Asia News
Global liquidity sloshes into Thailand
26 Oct 2012
By the time global quantitative easing gets to smaller emerging markets in Asia, it is often more of a gentle wave than a giant tsunami. However, even small effects can move regional markets.
Recent global softening was reflected belatedly in Thailand when Monetary Policy Committee cut its policy rate by 25 basis points to 2.75% late last week, following a 5-2 vote.
“The rate cut came a bit as a surprise to me," says Alex Klein Tank of Civetta Capital; "though short-term positive for the equity market in particular real estate, infrastructure and consumption stocks. And short-term negative for Thai banks with regards to their net interest margins, but long term positive for funding costs.’ He adds the leading Thai bank stocks fell from 1% to 2.5% as soon as the move was announced: “I expect in 2013 rate hikes 50bps to 75 bps, so the reason behind this cut is not really clear to me, as no further need for easing has been indicated by the MPC.”
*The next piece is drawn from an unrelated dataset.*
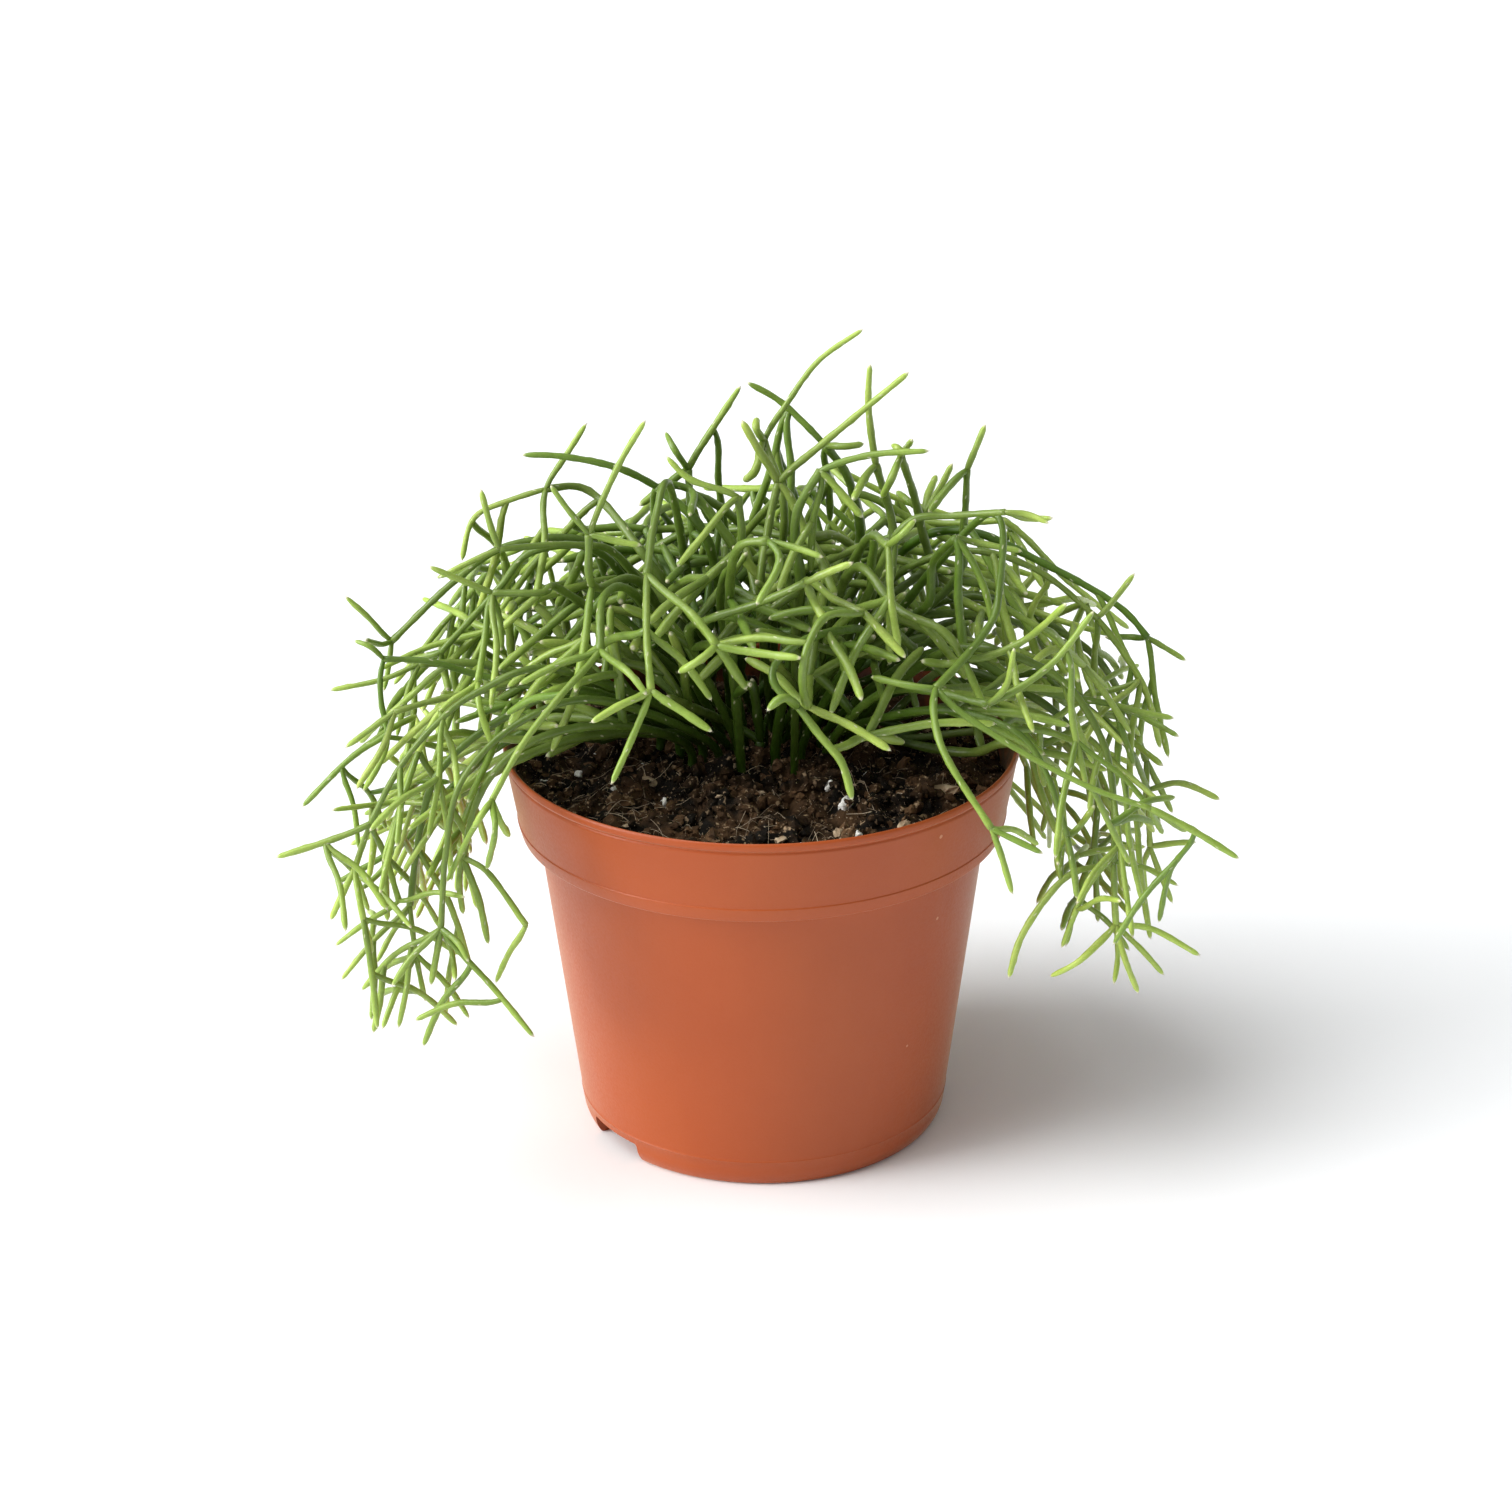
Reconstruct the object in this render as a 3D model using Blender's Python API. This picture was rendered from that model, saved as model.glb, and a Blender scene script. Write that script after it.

It was a surprise to nearly all market analysts, who were not expecting any changes, because the MPC had previously said there existed conditions of strong domestic consumption and credit growth.
“QE3 and unlimited ECB support is great! They pour the money in over there, and it comes squirting out in all the emerging markets,’ says Doug Barnett, the Managing Director of Quest Thai Ltd, a Thai specialist fund management company based in Ploenchit Road, Bangkok. “The central bank’s interest rate cut throws more gasoline on the fire! It is excellent for stocks.”
It was good for stocks which have moved up since, but the index only moving by 1%. Not a big move, but as they say in Thailand, “Garm kee dee kwar garm todt” (Its better to hold a turd than a fart). Looking at quantitative easing more broadly, it does seem that each fresh measure has an incrementally smaller positive market effect than the one preceding it.
The lower interest rates will continue to pull down returns on new fixed income investments. Thailand’s Government Pension Fund has expressed a desire that there will be no more rate cuts this year. Their investment portfolio totals THB580bn ($19bn), 60% of which is in government bonds which have a 3% return, 10% in global fixed income, with 5-6% return, and the remainder split equally between Thai and global equities.